Chemistry of First row transition metals. Introduction to co ordination chemistry including elementary treatment of crystal field theory. Comparative Chemistry of the followings elements; (a) Ga, In, TI, (b) Ge, Sn, Pb, (c) As, Sb, Bi, (d) Se, To, Po, electronic configuration of groups IVB to VIB. Semiconductor chemistry, doping and application of semiconductors high-tech industries. Elementary introduction to Organometallic Chemistry. Roles of organometallic compounds in drug, catalysis, and pesticide formulation. Role of metals in biochemical systems.
This course is an important course for the chemistry students, it is meant to expose the student to the interesting chemistry of carbon in organic chemistry. The topics to cover include: Carbon in Organic chemistry, the concept of hybridization, structures and shapes of organic compounds, factors affecting organic reactions, bond breaking during organic reactions, types of reactions simple treatments of functional groups and analysis to identify functional groups.

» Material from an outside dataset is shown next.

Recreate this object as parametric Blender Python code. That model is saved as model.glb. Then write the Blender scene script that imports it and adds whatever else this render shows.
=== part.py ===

This course provides opportunity for students of Chemistry, biochemistry, microbiology, engineering, food science and technology and geology to collect the appropriate data required to define the properties of gases, liquids, solids and colloidal dispersions, to systematize them into laws, and give them a theoretical foundation. The course is also useful in establishing the energy relations obtaining in physical and chemical transformations, in ascertaining the extent and speed with which they take place, and in defining quantitatively the controlling factors. Topics to be covered include Kinetic theory of gases; behaviour of real gases; critical constants and liquefaction of gases; heat capacities of gases; principle of equipartition of energy; first and second laws of thermodynamics; enthalpy, entropy and free energy; reaction and phase equilibria; reaction rates; rate laws; zero, first and second order kinetics; experimental determination of reaction orders; mechanism and theory of elementary processes; photochemical reactions; basic electrochemistry.

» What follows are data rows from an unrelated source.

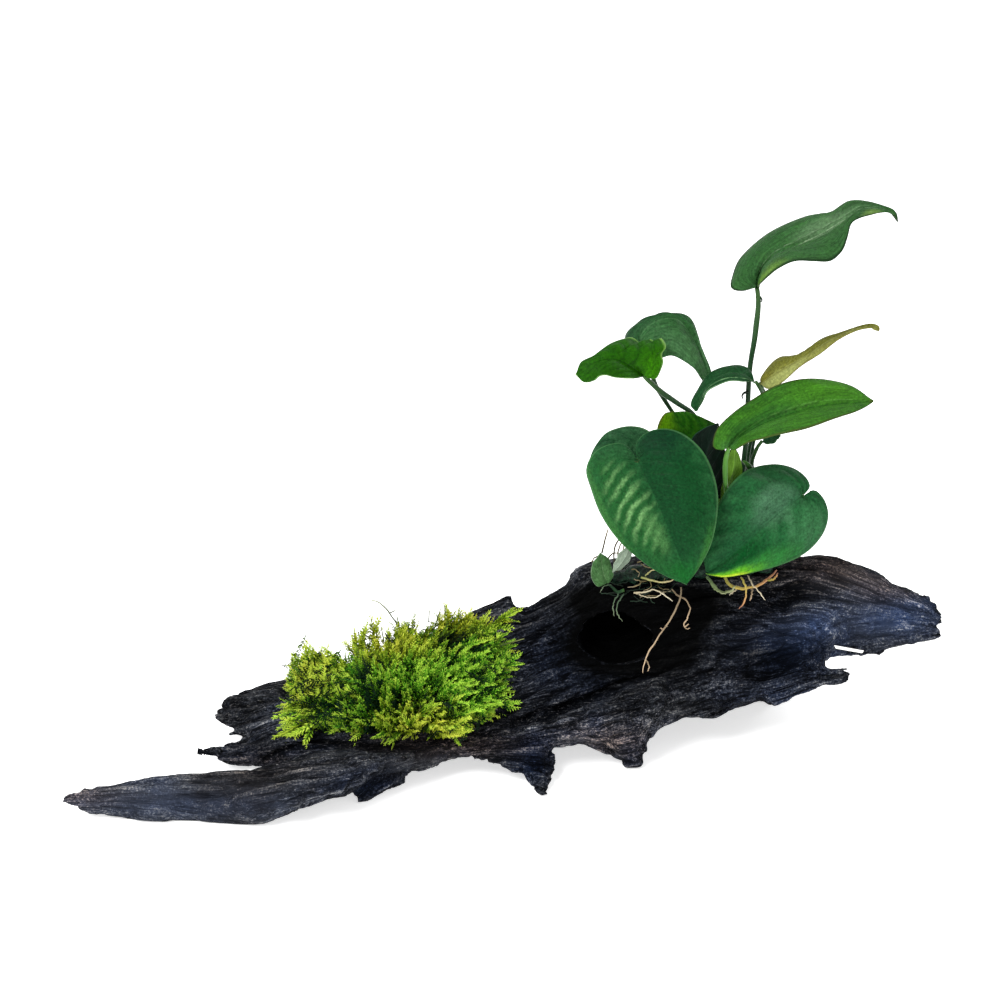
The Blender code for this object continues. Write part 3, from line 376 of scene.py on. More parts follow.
def write_attribute(mesh, name, values):
    values = np.asarray(values, np.float32)
    kind, field = ("FLOAT_VECTOR", "vector") if values.ndim == 2 else ("FLOAT", "value")
    made = mesh.attributes.get(name) or mesh.attributes.new(name, kind, "POINT")
    made.data.foreach_set(field, values.ravel())


def finish_piece(piece, material, slot, *nodes):
    if material:
        piece.data.materials.clear()
        piece.data.materials.append(material)
    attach(piece, "root")
    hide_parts(*nodes)
    print(piece.name, "-", sum(len(face.vertices) - 2 for face in piece.data.polygons), "triangles")


# %% [markdown]
# ## The driftwood
#
# The wood is one grown piece. Its solids are parted at the forks, so copies of them are fattened
# by half a millimetre, joined and remeshed into one skin of small even faces. A gentle smoothing
# takes the flat facets away before the grain goes in.

# %% One skin over all the wood
WOOD_NODES = ["trunk", "front_prong", "middle_prong", "back_prong", "right_end", "right_lower_prong"]
OVERLAP = 0.5
SKIN_STEP = 1.15

copies = []
for name in WOOD_NODES:
    copies.append(put_in_scene("copy_" + name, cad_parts[name].data.copy()))
    with edit_mode(copies[-1]):
        bpy.ops.mesh.remove_doubles(threshold=SEAM * MM)
        if name != "trunk":
            bpy.ops.transform.shrink_fatten(value=OVERLAP * MM)
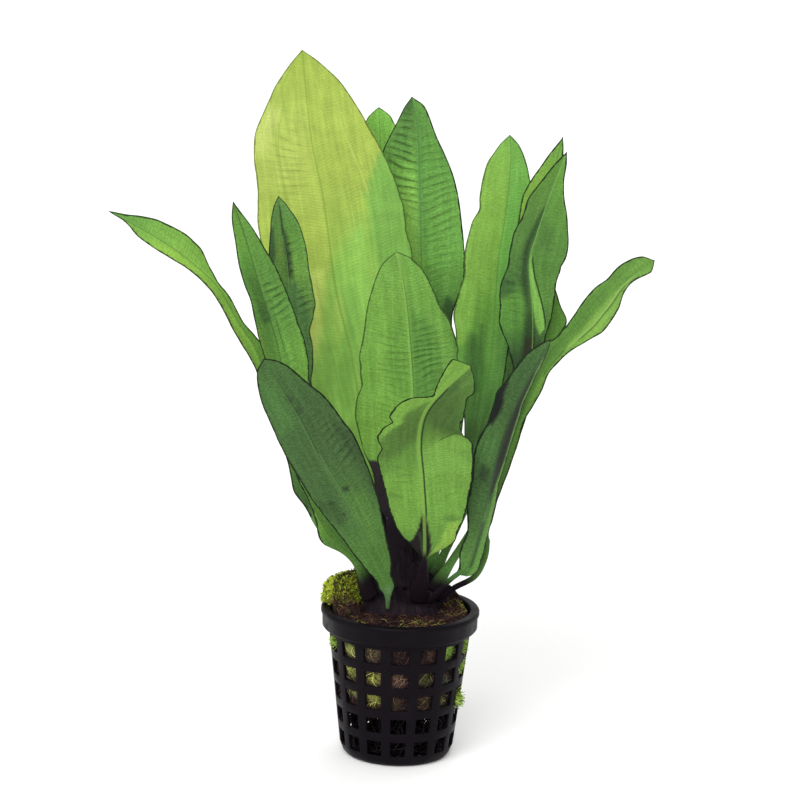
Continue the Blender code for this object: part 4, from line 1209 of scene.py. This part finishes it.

Importance and scope of agriculture. Land and its uses with particular reference to agriculture. Introductory crop production. Agricultural ecology of Nigeria. Agronomy of some arable crops. Land preparation. Harvesting, processing and reservation method. Farm tools and machinery including tractor driving and by-products. Basic farm management techniques. Fisheries and wildlife production. Forest products. General introduction to livestock production and health.

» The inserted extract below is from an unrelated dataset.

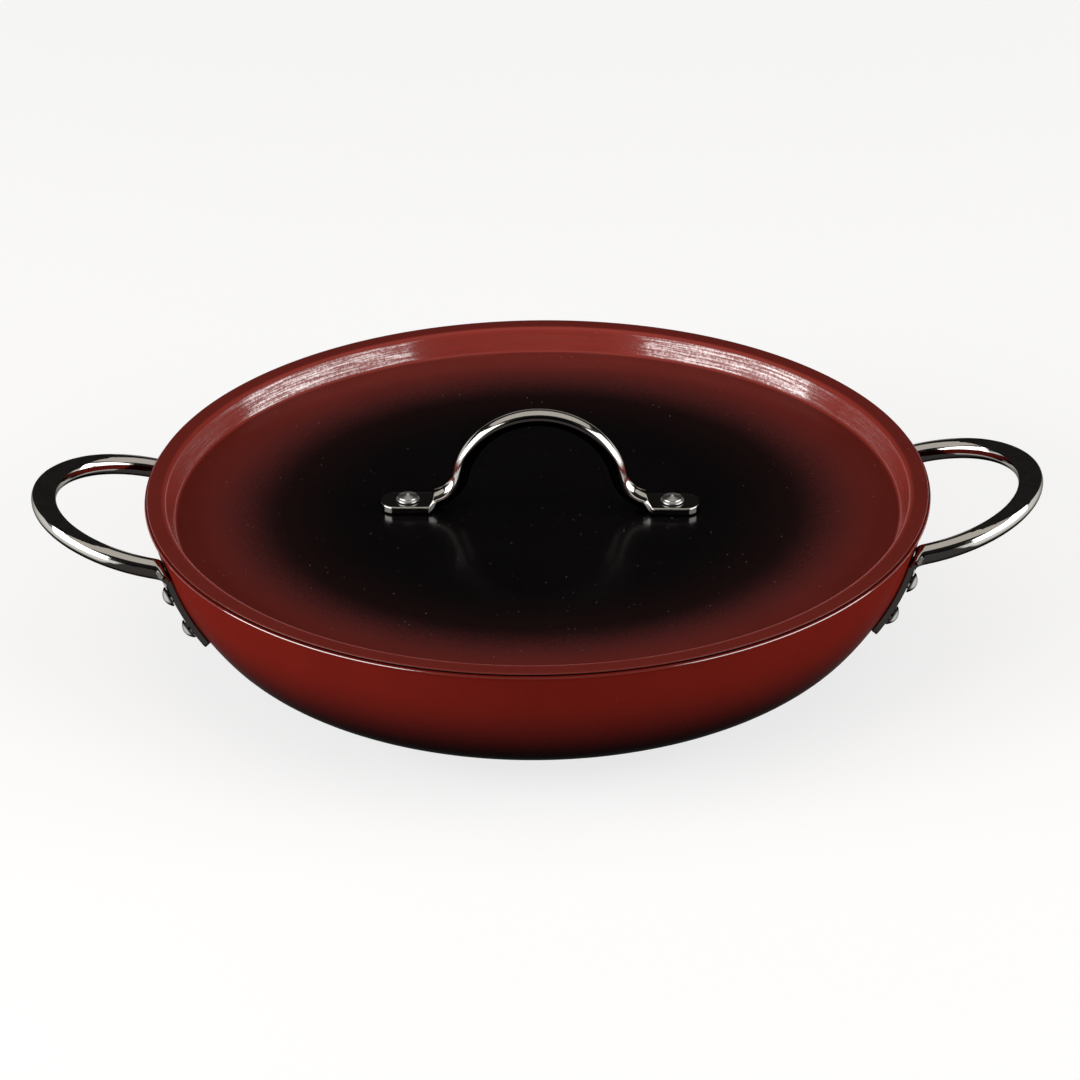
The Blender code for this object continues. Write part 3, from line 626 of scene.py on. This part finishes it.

Modern Physics was developed over the first four decades of the 20th century, following the surprising failure of classical physics to provide a consistent description of the behaviour of light and matter on the atomic scale. It forms the backbone of many other areas of physics. It is therefore important to understand the basic principles underlying classical physics, before proceeding to modern physics which is a rich discipline that provides foundation knowledge about how high tech devices work as well as illuminates myriads of emergent phenomena that seem to be of fundamental interest on many intellectual levels and in our daily lives.
This course is an introductory; it is designed primarily for Chemistry and other students from Biochemistry, Microbiology, Food Science and Technology, Marine Science and Technology, Applied Geology and Mining Engineering students. It designed to teach basically classical techniques in analytical Chemistry. It actual deals with acid-base, precipitation, redox and complexometric titration techniques as well as gravimetric method of analysis. In the course theory of errors shall be introduced to students and statistical evaluation of data shall be treated. Theoretical background of the course shall be taught and the students will conduct practicals on the sub topics as it is been taught.
This course describes the origin and classification atoms and elements. It introduces the properties of elements and shows how they can be rationalised in terms of the behaviour of electrons in the atom. It reviews the various postulations about the atom and how these postulations predicted the behaviour of the particles that compose the atom. The course further provides understanding of the dual property of the electron and attempts explaining the existence of electrons of the atom in orbits and how these orbits are related to the energy states of the atoms in a one electron system. The course further introduces the concept of bonding of electrons to form molecules and how the presence of electrons influences the geometry and structure of the various compounds.
This will involve field planting. Each student will be allocated a field plot for the planting and management of an arable crop. Students will be exposed to practical work in animal production and health, fisheries and wildlife management, and crop and forestry nurseries.
This course is the first course in numerical analysis designed for students in mathematics, physical sciences, engineering, mineral and earth sciences. The focus of the course is to equip students with basic useful skills to solve numerically both theoretical and empirical problems leading to linear and nonlinear equations. Topics to be covered include numerical solution of algebraic and transcendental equations; curve fitting; error analysis; interpolation and approximation; zeros of non linear equations in one variable; system of linear equations; numerical differentiation and integration.